The simple answer is that it is not. A minority of students must not be permitted to restrict the freedom and comfort of the majority in order to provide themselves with the illusion of safety. Many students attach a great deal of value to leaving the dorms open, and their wishes are no less valid than the insecurity of their peers.

As long as the College cannot present a policy which will actually increase campus safety, it is unconscionable for it to force ineffective, and highly damaging, pretenses at doing so on the student body. Sadly, it seems clear that this decision has already been made by the administration, regardless of student opposition. However, should the College actually wish to address the issues properly, there are two appropriate steps that could be taken.

Instead of locking the dorms, the College should immediately lock the women’s bathrooms on campus, and the men’s if there is significant concern regarding safety in them as well. These have been the site of the incidents over the past few years that have raised safety concerns, locking bathrooms would directly address this problem. The bathrooms are the only dorm space where an assault is likely to occur without immediately being noticed and prevented by other dorm residents.

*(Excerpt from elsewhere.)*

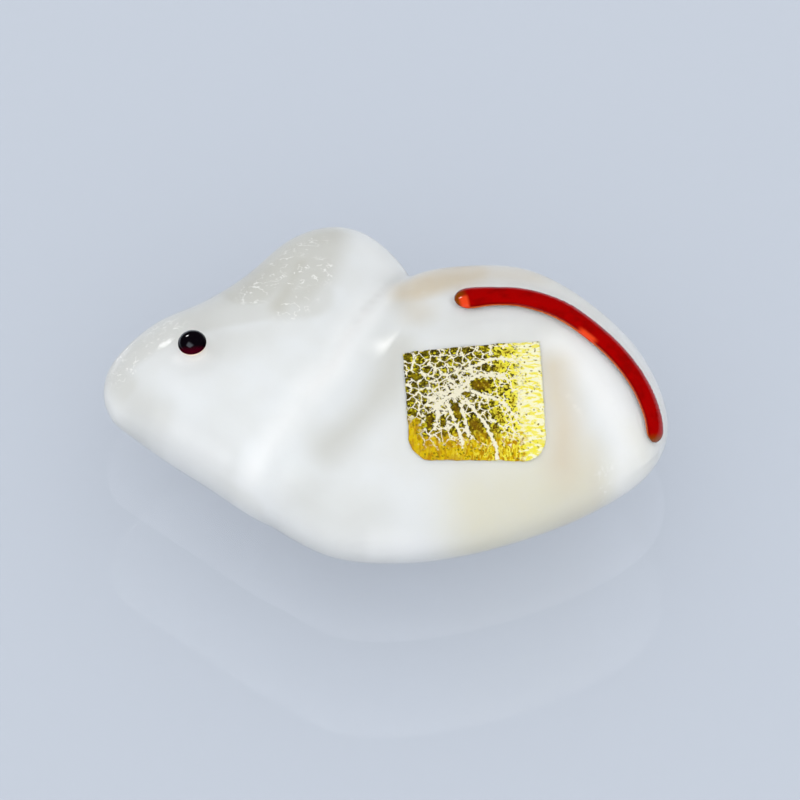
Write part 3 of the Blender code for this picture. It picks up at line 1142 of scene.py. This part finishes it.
@dataclass
class OpalBody:
    """The milky body inside the casing, with its tones, painted light and shade among them."""

    form: RatForm
    casing: Casing
    finish: OpalGlass = OpalGlass()

    def build(self) -> bpy.types.Object:
        """Builds the body, ground flat underneath, with the tones that its finish reads.

        Returns:
            The finished piece.
        """
        mesh = self.form.skin(self.casing.wall())
        piece = mesh_object("opal", grind(mesh), self.finish.material())
        places = np.array([corner.co for corner in piece.data.vertices])[:, :2] / MM
        for tone in Tone:
            covers = [stroke.cover(places) for stroke in STROKES[tone]]
            layer = piece.data.attributes.new(tone.value, "FLOAT", "POINT")
            layer.data.foreach_set("value", np.max(covers, axis=0))
        return piece

    def dress(self) -> None:
        """Builds the body and puts it in place."""
        seat(self.build(), "opal_body")


@dataclass
class GoldLeaf:
    """Leaf draped over the opal. In its own plane x runs from its middle to the rear and y to the back."""

    form: RatForm
    casing: Casing
    centre: Place = (8.9, -5.5)
    turn: float = 3.0
    half_length: float = 6.75
    foot: float = -6.2
    head: float = 6.2
    head_slope: float = 0.8
    front_corner: float = 2.2
    rear_corner: float = 2.5
    torn: float = 0.34
    tear_scale: float = 900.0
    thickness: float = 0.03
    spacing: float = 0.12
    curve_steps: int = 6
    merged: float = 1e-7
    hub: tuple[Place, ...] = ((-3.6, -0.1), (-2.3, 0.9), (-0.9, 1.7))
    cracks: tuple[tuple[Place, ...], ...] = (
        ((-3.6, -0.3), (-2.4, 0.4), (-1.1, 1.4), (-0.2, 2.3), (0.9, 2.7), (2.2, 2.5), (3.4, 2.1)),
        ((-2.4, 0.4), (-0.7, 1.0), (0.6, 0.4), (2.0, 0.0), (2.9, -0.8), (3.9, -2.0)),
        ((-0.8, 3.4), (0.8, 4.0), (1.8, 4.5), (3.1, 4.5), (4.3, 4.3), (5.7, 4.5)),
        ((-3.5, -0.3), (-3.8, -1.6), (-4.2, -3.1)),
        ((-2.8, -0.5), (-2.2, -2.2), (-1.8, -3.4), (-1.5, -4.9)),
        ((-1.5, -0.6), (-1.1, -2.4), (-0.9, -3.9)),
        ((-0.8, -0.4), (-0.1, -1.3), (0.7, -2.4), (1.4, -4.0), (1.8, -5.0), (1.8, -6.2)),
    )
    islands: tuple[tuple[float, tuple[tuple[Place, ...], ...]], ...] = (
        (0.72, (((0.3, 1.6), (1.2, 1.4)), ((-0.3, -2.6), (0.4, -3.8)))),
        (0.45, (((2.2, 3.4), (2.9, 3.6)), ((3.2, 5.3), (3.8, 5.5)), ((3.8, 0.2), (3.6, -0.6)),
                ((1.9, -1.4), (2.5, -2.3)), ((1.7, -3.0), (2.0, -3.9)), ((-2.0, -0.8), (-1.7, -1.9)),
                ((-4.5, -1.8), (-4.7, -2.7)))),
        (0.32, (((4.0, 3.4), (4.3, 3.4)), ((1.5, 3.3), (1.5, 3.4)), ((2.6, 0.7), (3.2, 1.3)),
                ((-3.3, -2.0), (-3.3, -2.6)), ((-6.2, 2.9), (-5.6, 3.0)), ((-1.1, 0.8), (-0.7, 0.5)),
                ((2.1, 4.7), (2.2, 4.7)))),
    )
    finish: Gold = Gold()

    def outline(self, recipe: Recipe, position: Socket) -> Socket:
        """Place in the leaf's plane, in metres, of a point of a square one metre wide.

        Args:
            recipe: The tree that is wired up.
            position: Place on the square.

        Returns:
            The place's socket.
        """
        names = ("half_length", "foot", "head", "head_slope", "front_corner", "rear_corner", "torn")
        sizes = [recipe.size(name, getattr(self, name) * MM) for name in names]
        length, foot, head, slope, front_corner, rear_corner, torn = sizes
        along, up = recipe.axes(position)[:2]
        to_rear = recipe.plus(along, 0.5)
        at_front = recipe.times(front_corner, recipe.minus(1.0, to_rear))
        corner = recipe.plus(at_front, recipe.times(rear_corner, to_rear))
        top = recipe.plus(head, recipe.times(along, slope))
        share = recipe.plus(up, 0.5)
        y = recipe.plus(foot, recipe.times(share, recipe.minus(top, foot)))
        near = recipe.share(recipe.minus(y, foot), corner)
        bend = recipe.most(recipe.minus(1.0, near), 0.0)
        square = recipe.least(recipe.times(bend, bend), 1.0)
        tuck = recipe.minus(1.0, recipe.math("SQRT", recipe.minus(1.0, square)))
        reach = recipe.minus(length, recipe.times(tuck, corner))
        x = recipe.times(recipe.times(along, 2.0), reach)
        warped = recipe.warped(recipe.combine(x, y), self.tear_scale, torn, 3.0)
        return recipe.vector("MULTIPLY", warped, (1.0, 1.0, 0.0))

    def distance(self, recipe: Recipe, name: str,
                 lines: list[np.ndarray]) -> tuple[Socket, bpy.types.Object]:
        """Distance in millimetres from lines in the leaf's plane.

        Args:
            recipe: The tree that is wired up.
            name: Name of the guide.
            lines: Points of each line, in millimetres.

        Returns:
            The distance's socket and the guide.
        """
        guide = line_object(name, lines)
        inputs = {0: recipe.shape(name, guide), 2: recipe.position()}
        metres = recipe.add("GeometryNodeProximity", inputs, target_element="EDGES").outputs["Distance"]
        return recipe.share(metres, MM), guide

    def build(self) -> bpy.types.Object:
        """Builds the leaf with what its finish reads: places, cracks, islands and the hub.

        Returns:
            The finished piece.
        """
        recipe = Recipe("leaf_drape")
        bed_mesh = self.form.skin(self.casing.wall() - self.thickness)
        guides = [mesh_object("leaf_bed", bed_mesh)]
        bed = recipe.shape("Bed", guides[0])
        steps = [int(2 * reach / self.spacing) for reach in (self.half_length, (self.head - self.foot) / 2)]
        inputs = {0: 1.0, 1: 1.0, 2: recipe.size("Columns", steps[0]), 3: recipe.size("Rows", steps[1])}
        sheet = recipe.add("GeometryNodeMeshGrid", inputs).outputs["Mesh"]
        sheet = recipe.move(sheet, self.outline(recipe, recipe.position()))
        flat = recipe.vector("DIVIDE", recipe.position(), (MM, MM, MM))
        sheet = recipe.store(sheet, "leaf_place", flat, Kind.VECTOR)
        for name, lines in (("crack", self.cracks), ("hub", (self.hub,))):
            curves = [smooth_curve(line, self.curve_steps) for line in lines]
            gap, guide = self.distance(recipe, name, curves)
            sheet = recipe.store(sheet, name, gap)
            guides.append(guide)
        inside = None
        for radius, lines in self.islands:
            straight = [np.array(line) for line in lines]
            gap, guide = self.distance(recipe, f"island_{len(guides)}", straight)
            guides.append(guide)
            cover = recipe.minus(recipe.size(f"Island radius {len(guides)}", radius), gap)
            inside = cover if inside is None else recipe.most(inside, cover)
        sheet = recipe.store(sheet, "island", inside)
        turned = recipe.add("ShaderNodeVectorRotate", {
            "Vector": recipe.position(), "Angle": recipe.size("Turn", math.radians(self.turn)),
        }, rotation_type="Z_AXIS").outputs[0]
        placed = recipe.vector("ADD", turned, (self.centre[0] * MM, self.centre[1] * MM, 0.0))
        sheet = recipe.move(sheet, placed)
        sheet = recipe.move(sheet, recipe.drop(bed, recipe.position()).outputs["Hit Position"])
        thick = recipe.size("Thickness", self.thickness * MM)
        slab = recipe.add("GeometryNodeExtrudeMesh", {0: sheet, 3: thick, 4: False}).outputs["Mesh"]
        under = recipe.add("GeometryNodeFlipFaces", {0: sheet}).outputs[0]
        joined = recipe.add("GeometryNodeJoinGeometry")
        for part in (slab, under):
            recipe.tree.links.new(part, joined.inputs[0])
        piece = recipe.make("leaf", joined.outputs[0], self.finish.material(), self.merged)
        discard(*guides)
        return piece

    def dress(self) -> None:
        """Builds the leaf and puts it in place."""
        seat(self.build(), "gold_leaf")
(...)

Secondly, the College should set aside one dorm, or more if necessary, to be locked at all times. Much like the substance-free housing in Butterfield, students who wished to pursue residential options that would, campus-wide, infringe on the legitimate freedoms of other students, could opt into an environment designed to deal with their unique concerns. This would allow for those students who have safety concerns to feel protected, without an illegitimate and damaging infliction of the door locking policy on students who neither want nor need it.

I am sorry to say that the experience of almost four years at Dartmouth leaves me little hope that these kinds of sensible compromises will be accepted by the administration now that it has announced its dictate. But the new policy is so clearly in error that I allow myself, probably foolishly, to hope for the best.